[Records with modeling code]
---+---
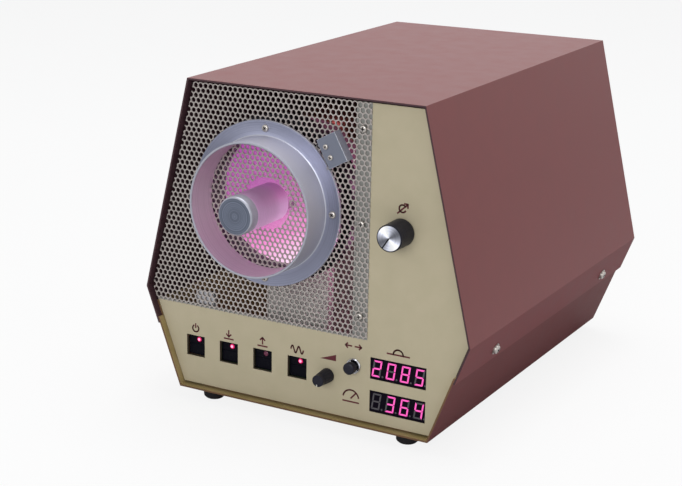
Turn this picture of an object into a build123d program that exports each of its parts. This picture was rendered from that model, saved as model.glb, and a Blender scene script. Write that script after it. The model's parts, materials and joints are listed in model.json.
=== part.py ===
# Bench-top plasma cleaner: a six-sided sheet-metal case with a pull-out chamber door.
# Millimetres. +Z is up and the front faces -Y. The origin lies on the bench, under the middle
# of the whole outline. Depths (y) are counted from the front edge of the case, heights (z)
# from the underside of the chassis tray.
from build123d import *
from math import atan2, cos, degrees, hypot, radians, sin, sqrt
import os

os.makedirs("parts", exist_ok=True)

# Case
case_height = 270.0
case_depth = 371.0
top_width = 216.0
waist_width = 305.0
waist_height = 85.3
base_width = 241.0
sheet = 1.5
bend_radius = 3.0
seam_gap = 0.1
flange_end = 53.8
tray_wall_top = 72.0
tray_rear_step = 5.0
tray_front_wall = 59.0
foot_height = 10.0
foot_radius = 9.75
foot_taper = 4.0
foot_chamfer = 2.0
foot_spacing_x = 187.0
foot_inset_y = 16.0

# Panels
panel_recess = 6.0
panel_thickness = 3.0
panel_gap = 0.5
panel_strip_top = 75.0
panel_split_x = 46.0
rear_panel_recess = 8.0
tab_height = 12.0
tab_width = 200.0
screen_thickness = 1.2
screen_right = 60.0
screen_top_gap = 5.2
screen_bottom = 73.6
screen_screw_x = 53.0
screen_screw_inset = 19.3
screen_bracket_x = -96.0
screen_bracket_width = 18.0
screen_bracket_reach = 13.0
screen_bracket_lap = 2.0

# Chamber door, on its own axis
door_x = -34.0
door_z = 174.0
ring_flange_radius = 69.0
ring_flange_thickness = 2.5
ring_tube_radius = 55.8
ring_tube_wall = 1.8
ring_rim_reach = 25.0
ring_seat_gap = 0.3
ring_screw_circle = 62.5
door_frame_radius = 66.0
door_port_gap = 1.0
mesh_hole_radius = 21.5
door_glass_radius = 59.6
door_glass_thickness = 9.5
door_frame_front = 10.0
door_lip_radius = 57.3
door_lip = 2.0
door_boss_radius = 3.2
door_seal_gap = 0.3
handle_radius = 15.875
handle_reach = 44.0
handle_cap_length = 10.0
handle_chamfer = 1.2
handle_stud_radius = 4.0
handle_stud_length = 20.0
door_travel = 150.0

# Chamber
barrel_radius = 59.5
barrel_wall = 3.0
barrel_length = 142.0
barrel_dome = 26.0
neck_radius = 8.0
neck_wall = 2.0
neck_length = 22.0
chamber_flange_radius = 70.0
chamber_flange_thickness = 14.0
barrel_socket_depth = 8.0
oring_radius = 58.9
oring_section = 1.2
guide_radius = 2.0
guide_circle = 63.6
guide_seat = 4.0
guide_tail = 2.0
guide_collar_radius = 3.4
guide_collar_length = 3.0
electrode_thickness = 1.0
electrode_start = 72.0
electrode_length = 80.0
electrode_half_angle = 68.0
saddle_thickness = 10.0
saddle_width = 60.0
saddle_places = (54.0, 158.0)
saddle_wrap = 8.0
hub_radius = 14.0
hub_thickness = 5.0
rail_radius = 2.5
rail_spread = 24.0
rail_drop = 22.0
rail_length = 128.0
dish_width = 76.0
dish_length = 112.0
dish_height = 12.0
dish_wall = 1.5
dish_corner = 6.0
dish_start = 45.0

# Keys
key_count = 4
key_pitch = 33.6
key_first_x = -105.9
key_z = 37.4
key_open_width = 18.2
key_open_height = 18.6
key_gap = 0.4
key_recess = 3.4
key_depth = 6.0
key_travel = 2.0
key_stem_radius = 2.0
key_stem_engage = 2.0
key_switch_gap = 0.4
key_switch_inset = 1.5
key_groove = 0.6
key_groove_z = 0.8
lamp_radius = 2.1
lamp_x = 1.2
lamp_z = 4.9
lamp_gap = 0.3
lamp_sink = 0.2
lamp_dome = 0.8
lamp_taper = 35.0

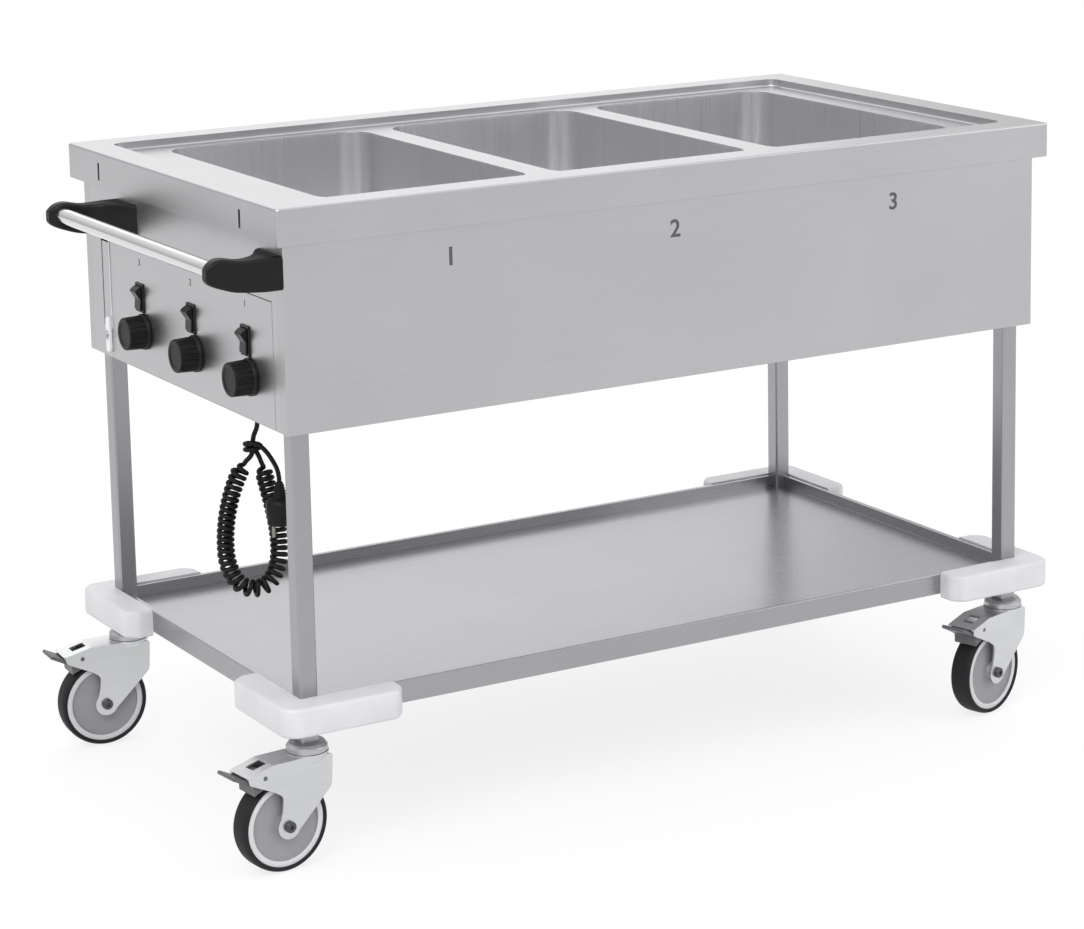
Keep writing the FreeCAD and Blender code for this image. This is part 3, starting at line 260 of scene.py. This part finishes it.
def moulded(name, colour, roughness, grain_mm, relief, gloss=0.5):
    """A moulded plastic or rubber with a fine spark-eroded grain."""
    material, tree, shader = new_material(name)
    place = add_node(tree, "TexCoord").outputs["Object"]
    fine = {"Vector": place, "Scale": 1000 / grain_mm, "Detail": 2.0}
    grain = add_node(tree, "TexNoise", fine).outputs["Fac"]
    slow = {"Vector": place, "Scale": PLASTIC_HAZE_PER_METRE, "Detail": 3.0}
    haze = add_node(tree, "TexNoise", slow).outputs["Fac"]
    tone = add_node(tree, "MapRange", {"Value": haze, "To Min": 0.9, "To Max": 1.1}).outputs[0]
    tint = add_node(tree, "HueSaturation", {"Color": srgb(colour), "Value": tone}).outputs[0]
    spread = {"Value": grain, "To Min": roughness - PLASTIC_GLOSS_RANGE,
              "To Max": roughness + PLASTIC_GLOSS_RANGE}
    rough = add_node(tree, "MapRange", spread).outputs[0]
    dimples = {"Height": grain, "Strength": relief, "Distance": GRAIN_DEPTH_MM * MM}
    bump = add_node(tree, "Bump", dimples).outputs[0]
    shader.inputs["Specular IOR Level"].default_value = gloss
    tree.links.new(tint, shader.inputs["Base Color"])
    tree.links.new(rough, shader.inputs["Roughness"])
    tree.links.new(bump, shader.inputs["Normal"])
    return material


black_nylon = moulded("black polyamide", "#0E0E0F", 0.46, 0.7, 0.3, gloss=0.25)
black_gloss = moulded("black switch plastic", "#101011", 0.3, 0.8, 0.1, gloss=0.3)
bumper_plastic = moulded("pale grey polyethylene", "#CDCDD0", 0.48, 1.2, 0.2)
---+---
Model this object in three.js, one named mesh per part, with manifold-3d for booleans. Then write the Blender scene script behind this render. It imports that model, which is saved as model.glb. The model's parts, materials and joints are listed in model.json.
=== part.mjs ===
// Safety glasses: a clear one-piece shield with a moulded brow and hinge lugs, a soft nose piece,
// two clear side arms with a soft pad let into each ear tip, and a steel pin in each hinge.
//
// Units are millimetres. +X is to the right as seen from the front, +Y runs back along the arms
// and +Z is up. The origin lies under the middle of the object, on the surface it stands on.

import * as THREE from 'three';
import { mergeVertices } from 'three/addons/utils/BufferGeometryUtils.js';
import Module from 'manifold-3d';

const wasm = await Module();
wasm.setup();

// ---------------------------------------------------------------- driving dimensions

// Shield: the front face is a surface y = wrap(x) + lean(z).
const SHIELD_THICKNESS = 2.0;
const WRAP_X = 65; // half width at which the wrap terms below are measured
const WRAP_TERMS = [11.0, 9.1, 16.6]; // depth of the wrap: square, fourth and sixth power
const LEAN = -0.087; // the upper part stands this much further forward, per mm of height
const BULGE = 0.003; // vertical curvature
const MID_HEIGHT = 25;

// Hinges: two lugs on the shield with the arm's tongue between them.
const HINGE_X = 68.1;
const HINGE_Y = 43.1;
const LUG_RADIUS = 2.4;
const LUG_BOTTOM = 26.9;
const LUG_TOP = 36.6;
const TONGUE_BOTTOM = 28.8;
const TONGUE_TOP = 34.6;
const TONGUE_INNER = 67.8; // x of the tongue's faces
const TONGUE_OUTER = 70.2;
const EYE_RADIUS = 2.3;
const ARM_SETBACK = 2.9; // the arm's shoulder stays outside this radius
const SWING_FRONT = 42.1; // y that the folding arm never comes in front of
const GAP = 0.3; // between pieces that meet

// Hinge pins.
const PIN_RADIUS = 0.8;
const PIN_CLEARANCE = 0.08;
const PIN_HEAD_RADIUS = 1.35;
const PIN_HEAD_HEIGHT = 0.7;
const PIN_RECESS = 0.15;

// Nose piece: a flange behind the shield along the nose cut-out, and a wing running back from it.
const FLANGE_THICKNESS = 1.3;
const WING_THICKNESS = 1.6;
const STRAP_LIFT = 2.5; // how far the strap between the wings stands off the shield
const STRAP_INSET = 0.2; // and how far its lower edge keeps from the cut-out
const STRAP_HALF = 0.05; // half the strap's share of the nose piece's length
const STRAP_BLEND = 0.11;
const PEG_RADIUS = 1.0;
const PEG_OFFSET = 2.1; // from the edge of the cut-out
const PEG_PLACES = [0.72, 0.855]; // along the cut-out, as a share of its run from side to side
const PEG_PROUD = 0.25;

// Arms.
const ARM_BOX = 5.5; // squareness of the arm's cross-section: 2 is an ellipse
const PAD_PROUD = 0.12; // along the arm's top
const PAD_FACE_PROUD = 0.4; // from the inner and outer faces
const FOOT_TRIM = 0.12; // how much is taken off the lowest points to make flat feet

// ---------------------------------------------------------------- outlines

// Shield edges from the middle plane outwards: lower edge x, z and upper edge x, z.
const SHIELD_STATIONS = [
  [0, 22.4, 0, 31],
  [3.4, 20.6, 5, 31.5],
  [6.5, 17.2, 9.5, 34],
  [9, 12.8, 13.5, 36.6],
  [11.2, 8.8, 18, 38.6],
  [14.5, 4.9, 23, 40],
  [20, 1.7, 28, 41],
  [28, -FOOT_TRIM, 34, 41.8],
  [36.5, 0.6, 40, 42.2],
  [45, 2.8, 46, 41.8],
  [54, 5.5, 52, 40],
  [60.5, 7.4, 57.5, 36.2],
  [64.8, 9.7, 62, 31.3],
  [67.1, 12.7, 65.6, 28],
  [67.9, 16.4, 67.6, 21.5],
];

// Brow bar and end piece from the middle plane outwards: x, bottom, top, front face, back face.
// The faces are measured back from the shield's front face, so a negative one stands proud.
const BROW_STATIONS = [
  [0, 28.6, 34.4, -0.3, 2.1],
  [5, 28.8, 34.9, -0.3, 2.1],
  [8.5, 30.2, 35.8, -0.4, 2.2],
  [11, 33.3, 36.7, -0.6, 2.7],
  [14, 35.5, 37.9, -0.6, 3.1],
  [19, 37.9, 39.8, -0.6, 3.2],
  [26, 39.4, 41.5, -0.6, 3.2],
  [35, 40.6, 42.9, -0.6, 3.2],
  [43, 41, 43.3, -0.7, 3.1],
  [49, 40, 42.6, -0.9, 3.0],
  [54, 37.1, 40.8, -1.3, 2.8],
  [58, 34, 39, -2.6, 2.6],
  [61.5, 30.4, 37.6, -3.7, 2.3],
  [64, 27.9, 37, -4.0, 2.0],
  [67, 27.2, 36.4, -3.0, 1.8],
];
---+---
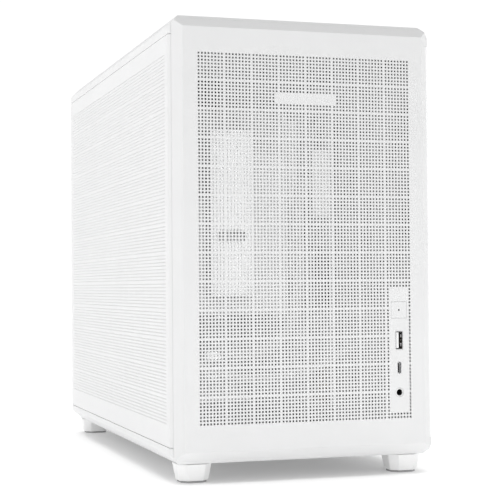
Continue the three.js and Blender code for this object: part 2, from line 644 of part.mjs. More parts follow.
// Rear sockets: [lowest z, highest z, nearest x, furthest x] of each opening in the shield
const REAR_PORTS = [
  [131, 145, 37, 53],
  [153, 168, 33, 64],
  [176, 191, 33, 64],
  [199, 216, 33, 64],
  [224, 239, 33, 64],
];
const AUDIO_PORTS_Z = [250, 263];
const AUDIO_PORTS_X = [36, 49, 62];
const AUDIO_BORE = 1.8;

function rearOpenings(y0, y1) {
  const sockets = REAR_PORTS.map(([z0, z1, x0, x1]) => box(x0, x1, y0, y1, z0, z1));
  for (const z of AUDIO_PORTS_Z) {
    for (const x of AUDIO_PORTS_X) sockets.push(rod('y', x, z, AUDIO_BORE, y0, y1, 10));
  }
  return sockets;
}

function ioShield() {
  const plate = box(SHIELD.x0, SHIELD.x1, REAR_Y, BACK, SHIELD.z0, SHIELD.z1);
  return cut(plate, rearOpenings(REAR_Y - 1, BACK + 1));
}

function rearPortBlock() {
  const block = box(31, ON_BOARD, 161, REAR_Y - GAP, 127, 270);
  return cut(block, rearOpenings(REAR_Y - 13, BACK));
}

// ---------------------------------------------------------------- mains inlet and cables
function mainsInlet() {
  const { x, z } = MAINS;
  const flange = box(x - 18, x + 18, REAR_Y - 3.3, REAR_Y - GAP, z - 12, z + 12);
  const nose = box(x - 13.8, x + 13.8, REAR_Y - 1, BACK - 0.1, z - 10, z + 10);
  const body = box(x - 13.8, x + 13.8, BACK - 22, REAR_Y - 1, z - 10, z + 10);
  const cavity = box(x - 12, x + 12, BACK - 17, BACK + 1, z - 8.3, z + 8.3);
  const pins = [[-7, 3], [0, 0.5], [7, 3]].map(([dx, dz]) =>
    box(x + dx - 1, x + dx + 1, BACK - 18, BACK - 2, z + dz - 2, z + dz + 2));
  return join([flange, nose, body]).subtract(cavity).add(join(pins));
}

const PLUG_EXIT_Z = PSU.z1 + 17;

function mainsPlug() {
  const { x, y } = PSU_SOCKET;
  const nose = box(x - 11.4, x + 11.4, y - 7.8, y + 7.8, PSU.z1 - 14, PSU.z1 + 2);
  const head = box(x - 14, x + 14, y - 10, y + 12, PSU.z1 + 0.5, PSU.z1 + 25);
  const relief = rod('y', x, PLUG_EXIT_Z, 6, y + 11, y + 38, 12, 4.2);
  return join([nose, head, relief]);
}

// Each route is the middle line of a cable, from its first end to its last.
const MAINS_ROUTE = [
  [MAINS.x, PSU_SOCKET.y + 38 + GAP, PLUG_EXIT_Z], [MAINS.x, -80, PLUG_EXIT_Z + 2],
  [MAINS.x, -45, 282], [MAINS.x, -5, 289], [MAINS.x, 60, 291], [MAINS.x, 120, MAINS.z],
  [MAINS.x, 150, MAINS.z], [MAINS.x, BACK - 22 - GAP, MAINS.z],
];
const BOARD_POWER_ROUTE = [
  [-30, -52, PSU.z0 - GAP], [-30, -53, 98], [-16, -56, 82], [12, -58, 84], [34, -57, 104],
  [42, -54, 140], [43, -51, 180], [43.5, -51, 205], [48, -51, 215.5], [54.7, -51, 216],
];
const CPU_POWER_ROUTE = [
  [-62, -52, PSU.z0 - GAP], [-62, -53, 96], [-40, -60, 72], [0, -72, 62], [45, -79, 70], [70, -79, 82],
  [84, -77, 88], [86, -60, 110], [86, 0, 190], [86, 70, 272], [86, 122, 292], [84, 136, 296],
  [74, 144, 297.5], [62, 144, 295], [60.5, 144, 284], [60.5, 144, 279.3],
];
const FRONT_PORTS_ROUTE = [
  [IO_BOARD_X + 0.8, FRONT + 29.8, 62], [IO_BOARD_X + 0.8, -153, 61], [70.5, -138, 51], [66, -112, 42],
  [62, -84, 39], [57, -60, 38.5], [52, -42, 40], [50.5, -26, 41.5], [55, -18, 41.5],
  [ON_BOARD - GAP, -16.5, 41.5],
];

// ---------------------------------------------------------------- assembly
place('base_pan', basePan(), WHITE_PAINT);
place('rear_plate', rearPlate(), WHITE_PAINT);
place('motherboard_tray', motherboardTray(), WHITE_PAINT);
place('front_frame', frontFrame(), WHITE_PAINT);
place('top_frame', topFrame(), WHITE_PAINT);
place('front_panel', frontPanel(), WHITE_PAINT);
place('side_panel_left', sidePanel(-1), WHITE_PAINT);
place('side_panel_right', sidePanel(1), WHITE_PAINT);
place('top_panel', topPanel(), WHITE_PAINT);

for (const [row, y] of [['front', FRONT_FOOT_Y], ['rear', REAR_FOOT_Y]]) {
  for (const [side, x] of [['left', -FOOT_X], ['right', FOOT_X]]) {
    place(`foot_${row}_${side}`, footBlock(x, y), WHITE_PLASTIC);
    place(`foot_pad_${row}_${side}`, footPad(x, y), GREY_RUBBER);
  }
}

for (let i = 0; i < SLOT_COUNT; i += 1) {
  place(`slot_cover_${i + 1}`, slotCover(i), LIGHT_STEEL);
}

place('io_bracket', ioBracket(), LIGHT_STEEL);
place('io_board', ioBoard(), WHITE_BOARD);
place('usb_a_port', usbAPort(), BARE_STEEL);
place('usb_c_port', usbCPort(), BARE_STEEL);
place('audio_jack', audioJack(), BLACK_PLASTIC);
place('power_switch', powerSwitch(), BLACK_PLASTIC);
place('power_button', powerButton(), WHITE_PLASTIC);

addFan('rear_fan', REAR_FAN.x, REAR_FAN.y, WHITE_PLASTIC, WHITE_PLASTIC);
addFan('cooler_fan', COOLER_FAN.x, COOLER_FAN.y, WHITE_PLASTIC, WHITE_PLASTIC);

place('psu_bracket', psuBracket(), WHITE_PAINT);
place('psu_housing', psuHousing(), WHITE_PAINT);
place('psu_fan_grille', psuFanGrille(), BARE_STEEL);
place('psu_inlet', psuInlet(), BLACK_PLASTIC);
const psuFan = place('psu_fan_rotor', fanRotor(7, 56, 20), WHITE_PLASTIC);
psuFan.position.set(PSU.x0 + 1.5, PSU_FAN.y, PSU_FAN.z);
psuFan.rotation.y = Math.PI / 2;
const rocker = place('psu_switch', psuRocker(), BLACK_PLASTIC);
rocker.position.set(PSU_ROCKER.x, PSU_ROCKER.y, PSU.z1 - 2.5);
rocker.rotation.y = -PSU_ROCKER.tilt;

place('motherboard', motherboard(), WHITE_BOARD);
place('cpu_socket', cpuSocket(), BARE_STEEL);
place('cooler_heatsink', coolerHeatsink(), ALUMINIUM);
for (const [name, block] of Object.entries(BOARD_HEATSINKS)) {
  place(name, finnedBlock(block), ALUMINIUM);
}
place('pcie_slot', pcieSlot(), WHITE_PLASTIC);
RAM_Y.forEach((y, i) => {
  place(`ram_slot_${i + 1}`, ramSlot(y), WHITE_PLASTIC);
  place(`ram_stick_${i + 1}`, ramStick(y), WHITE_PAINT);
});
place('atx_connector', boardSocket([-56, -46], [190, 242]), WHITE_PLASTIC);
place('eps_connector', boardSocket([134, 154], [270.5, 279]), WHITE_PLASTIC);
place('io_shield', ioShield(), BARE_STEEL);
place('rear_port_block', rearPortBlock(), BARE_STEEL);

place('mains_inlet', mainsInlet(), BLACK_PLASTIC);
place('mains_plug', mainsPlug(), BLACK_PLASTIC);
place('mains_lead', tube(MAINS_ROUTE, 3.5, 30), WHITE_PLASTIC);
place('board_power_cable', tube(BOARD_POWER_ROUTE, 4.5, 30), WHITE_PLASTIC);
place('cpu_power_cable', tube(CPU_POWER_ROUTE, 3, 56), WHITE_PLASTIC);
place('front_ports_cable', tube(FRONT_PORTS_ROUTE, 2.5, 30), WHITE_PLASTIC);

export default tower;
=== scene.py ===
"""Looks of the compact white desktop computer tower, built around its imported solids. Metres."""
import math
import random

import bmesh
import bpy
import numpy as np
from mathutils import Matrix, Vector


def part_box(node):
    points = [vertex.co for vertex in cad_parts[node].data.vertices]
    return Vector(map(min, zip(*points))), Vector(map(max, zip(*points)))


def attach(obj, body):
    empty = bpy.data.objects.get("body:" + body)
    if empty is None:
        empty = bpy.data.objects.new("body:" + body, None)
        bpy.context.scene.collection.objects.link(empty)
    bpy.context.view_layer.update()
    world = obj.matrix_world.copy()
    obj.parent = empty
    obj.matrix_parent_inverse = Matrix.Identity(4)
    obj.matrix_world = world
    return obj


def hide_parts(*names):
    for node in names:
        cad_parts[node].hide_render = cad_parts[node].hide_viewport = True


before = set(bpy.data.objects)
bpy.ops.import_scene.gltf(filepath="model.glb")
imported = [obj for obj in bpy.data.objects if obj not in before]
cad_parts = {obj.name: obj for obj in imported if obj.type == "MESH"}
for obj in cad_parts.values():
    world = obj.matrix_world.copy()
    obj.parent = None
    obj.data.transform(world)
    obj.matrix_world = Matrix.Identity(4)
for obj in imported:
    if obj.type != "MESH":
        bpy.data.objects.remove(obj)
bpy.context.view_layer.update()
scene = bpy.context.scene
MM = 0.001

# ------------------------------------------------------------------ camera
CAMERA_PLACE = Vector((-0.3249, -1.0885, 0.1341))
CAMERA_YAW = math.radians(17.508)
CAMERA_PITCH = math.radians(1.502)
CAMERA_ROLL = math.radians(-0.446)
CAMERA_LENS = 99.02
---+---
## DIRECTION
Nothing outside the span should appear: copy exactly from the line with "Turn this picture" through the line with "screen_bracket_lap = 2.0".

## EXPECTED ANSWER
Turn this picture of an object into a build123d program that exports each of its parts. This picture was rendered from that model, saved as model.glb, and a Blender scene script. Write that script after it. The model's parts, materials and joints are listed in model.json.
=== part.py ===
# Bench-top plasma cleaner: a six-sided sheet-metal case with a pull-out chamber door.
# Millimetres. +Z is up and the front faces -Y. The origin lies on the bench, under the middle
# of the whole outline. Depths (y) are counted from the front edge of the case, heights (z)
# from the underside of the chassis tray.
from build123d import *
from math import atan2, cos, degrees, hypot, radians, sin, sqrt
import os

os.makedirs("parts", exist_ok=True)

# Case
case_height = 270.0
case_depth = 371.0
top_width = 216.0
waist_width = 305.0
waist_height = 85.3
base_width = 241.0
sheet = 1.5
bend_radius = 3.0
seam_gap = 0.1
flange_end = 53.8
tray_wall_top = 72.0
tray_rear_step = 5.0
tray_front_wall = 59.0
foot_height = 10.0
foot_radius = 9.75
foot_taper = 4.0
foot_chamfer = 2.0
foot_spacing_x = 187.0
foot_inset_y = 16.0

# Panels
panel_recess = 6.0
panel_thickness = 3.0
panel_gap = 0.5
panel_strip_top = 75.0
panel_split_x = 46.0
rear_panel_recess = 8.0
tab_height = 12.0
tab_width = 200.0
screen_thickness = 1.2
screen_right = 60.0
screen_top_gap = 5.2
screen_bottom = 73.6
screen_screw_x = 53.0
screen_screw_inset = 19.3
screen_bracket_x = -96.0
screen_bracket_width = 18.0
screen_bracket_reach = 13.0
screen_bracket_lap = 2.0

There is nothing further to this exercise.